**Work to complete:** Your task is to quote the listing below exactly, beginning with its first line and ending on the line bearing "self.socket = socket".

**Information provided:**
◆ ◆ ◆

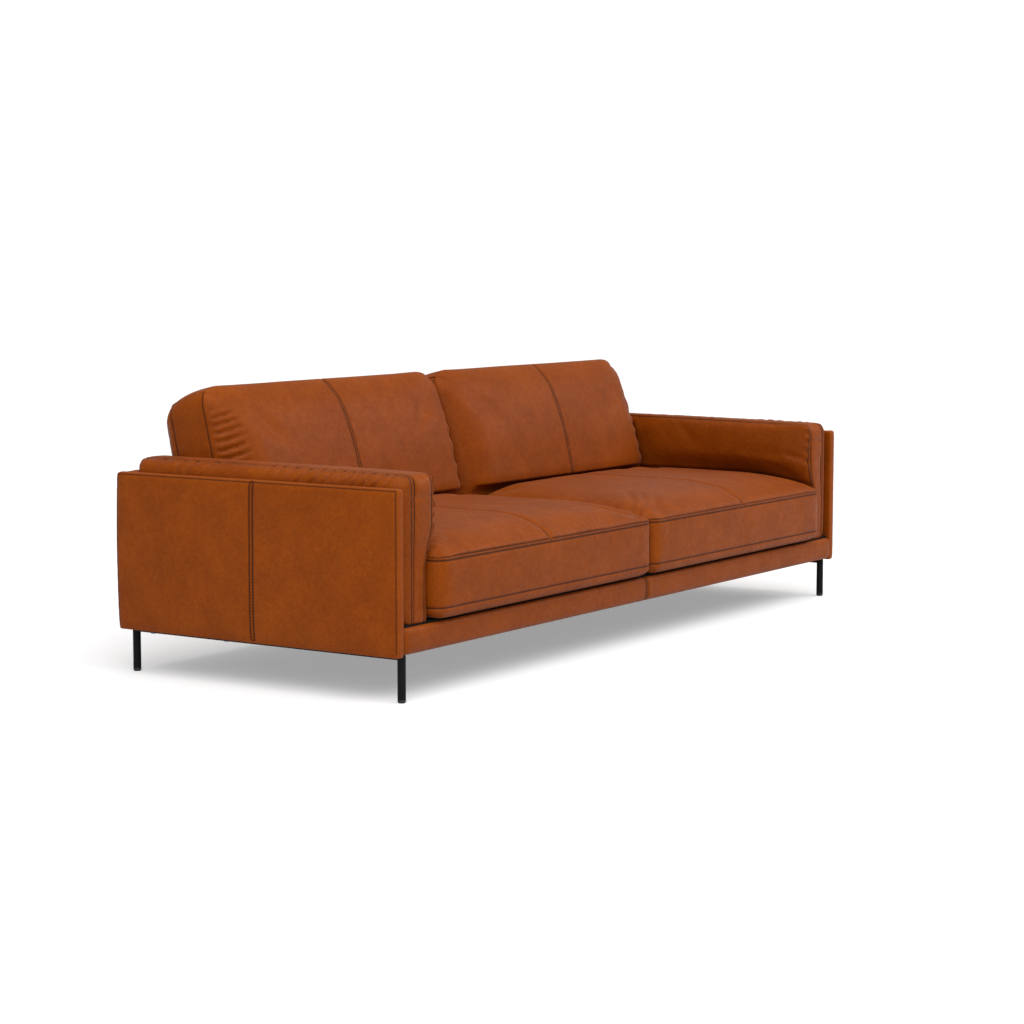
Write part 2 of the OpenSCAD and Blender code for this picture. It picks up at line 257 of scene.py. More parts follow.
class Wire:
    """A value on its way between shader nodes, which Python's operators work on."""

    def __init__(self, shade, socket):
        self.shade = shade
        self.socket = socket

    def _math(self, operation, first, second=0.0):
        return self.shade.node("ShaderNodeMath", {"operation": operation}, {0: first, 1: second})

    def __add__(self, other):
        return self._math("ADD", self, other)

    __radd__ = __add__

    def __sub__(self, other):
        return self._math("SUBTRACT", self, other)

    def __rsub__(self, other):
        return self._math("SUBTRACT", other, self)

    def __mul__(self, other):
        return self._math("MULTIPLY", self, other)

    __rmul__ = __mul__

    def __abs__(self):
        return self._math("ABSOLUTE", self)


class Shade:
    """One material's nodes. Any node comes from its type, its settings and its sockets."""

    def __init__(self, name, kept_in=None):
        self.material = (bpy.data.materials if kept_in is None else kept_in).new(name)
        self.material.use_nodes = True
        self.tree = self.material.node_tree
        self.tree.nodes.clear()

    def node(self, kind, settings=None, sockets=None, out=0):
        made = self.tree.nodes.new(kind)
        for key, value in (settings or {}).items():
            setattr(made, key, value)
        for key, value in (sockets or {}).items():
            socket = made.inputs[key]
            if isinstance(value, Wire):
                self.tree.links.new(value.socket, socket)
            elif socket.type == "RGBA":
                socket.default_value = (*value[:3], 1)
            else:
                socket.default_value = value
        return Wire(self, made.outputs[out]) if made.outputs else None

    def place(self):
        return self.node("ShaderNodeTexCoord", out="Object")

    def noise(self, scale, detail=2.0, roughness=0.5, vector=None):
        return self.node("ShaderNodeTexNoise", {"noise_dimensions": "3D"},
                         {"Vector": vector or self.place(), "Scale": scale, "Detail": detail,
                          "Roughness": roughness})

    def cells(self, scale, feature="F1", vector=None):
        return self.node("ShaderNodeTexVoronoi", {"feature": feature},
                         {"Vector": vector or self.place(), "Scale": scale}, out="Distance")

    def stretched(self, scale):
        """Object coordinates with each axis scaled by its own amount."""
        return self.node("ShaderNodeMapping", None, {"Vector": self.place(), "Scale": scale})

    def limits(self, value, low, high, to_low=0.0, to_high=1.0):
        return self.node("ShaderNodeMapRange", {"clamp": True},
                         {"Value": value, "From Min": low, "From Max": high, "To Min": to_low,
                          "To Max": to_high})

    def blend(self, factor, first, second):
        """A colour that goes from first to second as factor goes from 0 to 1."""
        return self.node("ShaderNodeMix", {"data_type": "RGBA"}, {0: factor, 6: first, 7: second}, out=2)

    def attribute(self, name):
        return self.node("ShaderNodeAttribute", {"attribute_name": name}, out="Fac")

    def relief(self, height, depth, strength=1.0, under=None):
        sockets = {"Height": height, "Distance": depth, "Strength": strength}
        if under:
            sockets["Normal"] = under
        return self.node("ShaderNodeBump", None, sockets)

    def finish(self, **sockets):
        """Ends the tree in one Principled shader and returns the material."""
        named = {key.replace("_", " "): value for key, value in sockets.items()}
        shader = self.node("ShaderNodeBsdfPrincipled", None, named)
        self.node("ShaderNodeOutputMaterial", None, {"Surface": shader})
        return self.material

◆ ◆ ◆

**Reply to the exercise:**
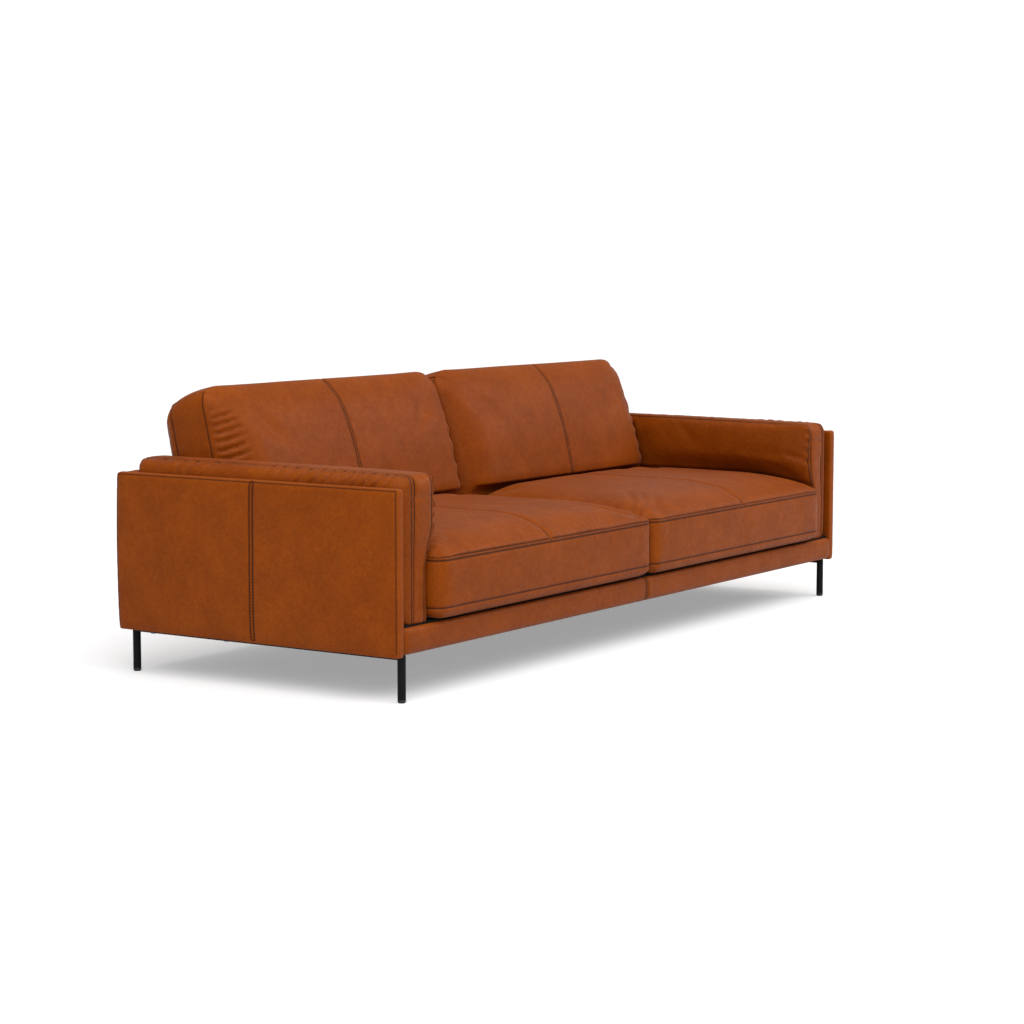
Write part 2 of the OpenSCAD and Blender code for this picture. It picks up at line 257 of scene.py. More parts follow.
class Wire:
    """A value on its way between shader nodes, which Python's operators work on."""

    def __init__(self, shade, socket):
        self.shade = shade
        self.socket = socket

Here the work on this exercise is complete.